I’ll be dead long before I even begin to believe Usher should have even been considered for “Video of the Year” and I hope I am dead long before I have to suffer the indignity of seeing Lindsay Lohan walk home with a “Best Pop Video” award.
If MTV wants to pass itself off as a network that knows anything about music or music videos, it should probably have had more than a handful of platinum and soon-to-be platinum bands on its list of award winners. Even the “MTV2 Award” which exists to credit a smaller band’s success was chalk full of bands even my mom knows about.
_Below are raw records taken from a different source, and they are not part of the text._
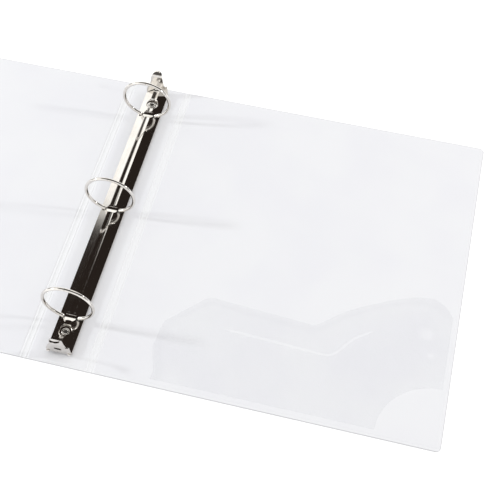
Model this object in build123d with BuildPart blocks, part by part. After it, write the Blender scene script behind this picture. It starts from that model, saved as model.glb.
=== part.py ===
"""Three-ring binder for US letter sheets, lying open, in millimetres.

X runs across the spine, Y along it, +Z is up. The underside of the outer vinyl is z = 0 and the
middle of the spine is x = y = 0. The front cover is on the -X side, the back cover on the +X side.
"""
import os
from math import acos, degrees, radians, sin, sqrt

from build123d import *

# Covers and spine
HEIGHT = 295.3              # along the spine
HINGE_X = 26.5              # hinge line from the middle of the spine
COVER_W = 270.0             # hinge line to the outer edge
VINYL = 0.3                 # one vinyl sheet
BOARD = 2.1                 # chipboard
TOP = 2 * VINYL + BOARD     # inner face of the open binder
WELD = 3.3                  # sealed rim outside the board
WEB = 4.0                   # flexible web from the hinge line to the board
WEB_GAP = 0.5               # each half of the web stops this far from the hinge line
CORNER_R = 4.0
BOARD_R = 2.0
EDGE_X = HINGE_X + COVER_W
HALF_Y = HEIGHT / 2

# Inside pockets
FILM = 0.25
POCKET_LOW = -141.5
POCKET_EDGE = 291.5
NOTCH_R = 45.0
CARD_SLOT = 1.6

# Rings, heights measured from the inner face
PITCH = 108.0               # US three-hole spacing
RING_Z = 26.5
RING_R = 20.45              # wire centreline, for a 38.1 mm inside diameter
WIRE_R = 1.4
LEG_X = 6.2
LEG_BEND = 2.2
LEG_FOOT = 0.8
TIP_ANGLE = 0.14            # half of the closed joint at the top of a ring
TIP_EDGE = 0.2

# Housing
HOUSING_HALF = 136.5
HOUSING_W = 20.0
CROWN_W = 5.2
CROWN_Z = 8.0
CROWN_DIP = 0.5
CROWN_EDGE = 0.9
SIDE_Z = 3.2
SHEET = 0.8
LIP_W = 1.6
SADDLE_R = 7.0
SADDLE_DEPTH = 1.3
SADDLE_HALF = 4.3
LEG_SLOT = (4.5, 8.6)
LEG_SLOT_Y = 3.6

# Eyelets
EYELET_Y = 121.0
SEAT_R = 4.8                # floor of the pressed seat
SEAT_FLARE = 0.5            # growth of its wall's radius per millimetre of height
SEAT_Z = 5.4
HEAD_R = 3.3
HEAD_EDGE = 0.3
HEAD_T = 1.1                # crest of the rolled head
SHANK_R = 2.2
BORE_R = 1.55
SHANK_HOLE_R = 2.25
FOOT_R = 3.2
FOOT_T = 0.45

# Hinge plates
PIVOT_X = 8.65
PIVOT_Z = 1.4
PLATE_T = 1.0
PLATE_TILT = 4.25           # the middle seam hangs this far down when the rings are closed
PLATE_HALF = 130.0
SEAM_X = 0.2
EYELET_ROOM_R = 4.2

# Levers, for the upper end
LEVER_Y = 134.0
LEVER_Z = 1.4
LEVER_PIN_R = 0.55
LEVER_PIN_HALF = 9.1
LEVER_T = 1.0
LEVER_W = 19.6
LEVER_NECK = 8.6
LEVER_EAR = (138.0, 3.2)     # middle of the rolled ear at each foot
LEVER_EAR_R = 1.2
LEVER_EAR_W = 2.4
LEVER_TOP = 27.0

SECTION = Plane(origin=(0, 0, TOP), x_dir=(1, 0, 0), z_dir=(0, -1, 0))
SIDE_VIEW = Plane(origin=(0, 0, TOP), x_dir=(0, 1, 0), z_dir=(1, 0, 0))
RINGS = {"lower": -PITCH, "middle": 0.0, "upper": PITCH}

pieces = []


def keep(name, shape):
    """Name a finished piece and hold it for export."""
    shape.label = name
    pieces.append(shape)


# ---- vinyl skins and boards ---------------------------------------------------------------------
def sheet(x0, x1, z0):
    """One vinyl sheet from x0 to x1 over the whole height, rounded at the binder's outer corners."""
    with BuildPart() as skin:
        with BuildSketch(Plane.XY.offset(z0)):
            with Locations(((x0 + x1) / 2, 0)):
                Rectangle(x1 - x0, HEIGHT)
            outer = [v for v in vertices() if abs(v.X) > EDGE_X - 1]
            if outer:
                fillet(outer, radius=CORNER_R)
        extrude(amount=VINYL)
    return skin.part


def slab(x0, x1, grow, z0, z1):
    """The board's outline between x0 and x1, grown by a margin, from z0 to z1."""
    with BuildPart() as block:
        with BuildSketch(Plane.XY.offset(z0)):
            with Locations(((x0 + x1) / 2, 0)):
                RectangleRounded(x1 - x0 + 2 * grow, HEIGHT - 2 * WELD + 2 * grow, BOARD_R + grow)
        extrude(amount=z1 - z0)
    return block.part


def panel(name, board_x, skin_x, holes=()):
    """A board, the tray-shaped outer vinyl around it and the inner vinyl over it."""
    with BuildPart() as board:
        add(slab(*board_x, 0, VINYL, VINYL + BOARD))
        for y in holes:
            with Locations((0, y, VINYL)):
                Cylinder(SHANK_HOLE_R, BOARD, align=(Align.CENTER, Align.CENTER, Align.MIN),
                         mode=Mode.SUBTRACT)
                Cylinder(FOOT_R + 0.1, FOOT_T, align=(Align.CENTER, Align.CENTER, Align.MIN),
                         mode=Mode.SUBTRACT)
    keep(name + "_board", board.part)

    with BuildPart() as outer:
        add(sheet(*skin_x, TOP - 2 * VINYL))
        add(slab(*board_x, VINYL, 0, TOP - VINYL))
        add(slab(*board_x, 0, VINYL, TOP), mode=Mode.SUBTRACT)
    keep(name + "_outer_vinyl", outer.part)

    with BuildPart() as inner:
        add(sheet(*skin_x, TOP - VINYL))
        for y in holes:
            with Locations((0, y, TOP)):
                Cylinder(SHANK_HOLE_R, 2, mode=Mode.SUBTRACT)
    keep(name + "_inner_vinyl", inner.part)


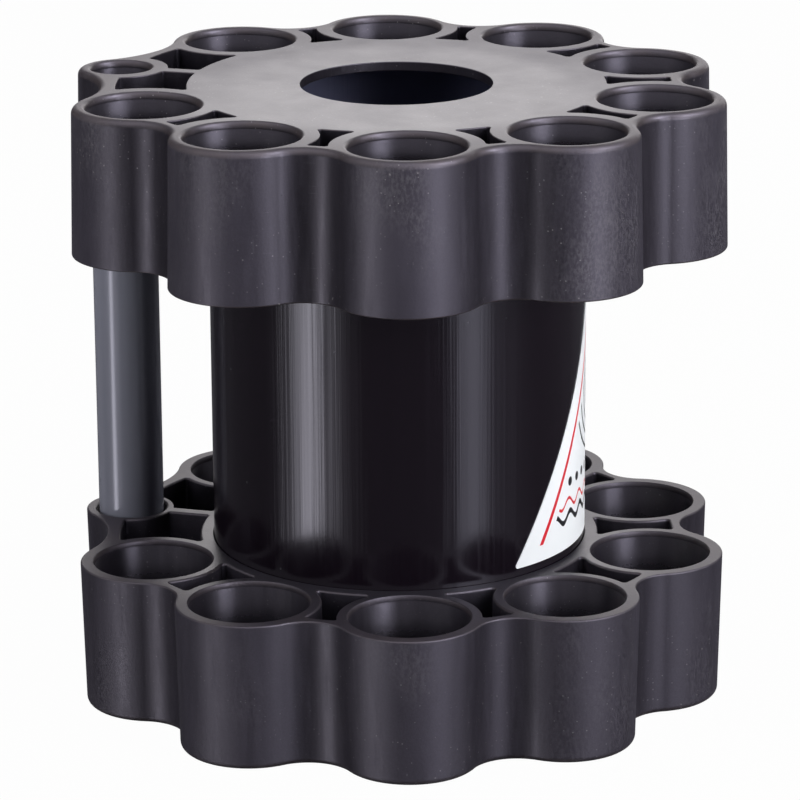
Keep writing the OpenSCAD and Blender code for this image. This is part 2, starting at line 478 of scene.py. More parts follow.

By the time you have read this, we will know the outcome of Sunday night’s, over-hyped, over-sexed musical blasphemy, but the problem extends far beyond this one year.
To those who care about music, seeing only three or four hardworking bands on the VMAs every year is a hard fact to deal with. Actually, now that I think about it, just watching the VMAs is a hard thing to do year in and year out.
Every year, each presenter shamelessly and continually plugs his or her next album, movie, sitcom or ridiculous career move, and add that to a handful of uninspired live performances and ton of bad jokes capped off with some sort of “pushing-the-boundaries” stunt they try to pull to shock crowds.
Not that this will change a thing, and the truth is, why would they change? Even the people who hate these damn things end up watching them as well as all of the network’s other non-musical shows.
So until they decide to changes things up there’s not much to do except complain and see who LC hooks up with next on “Laguna Beach.”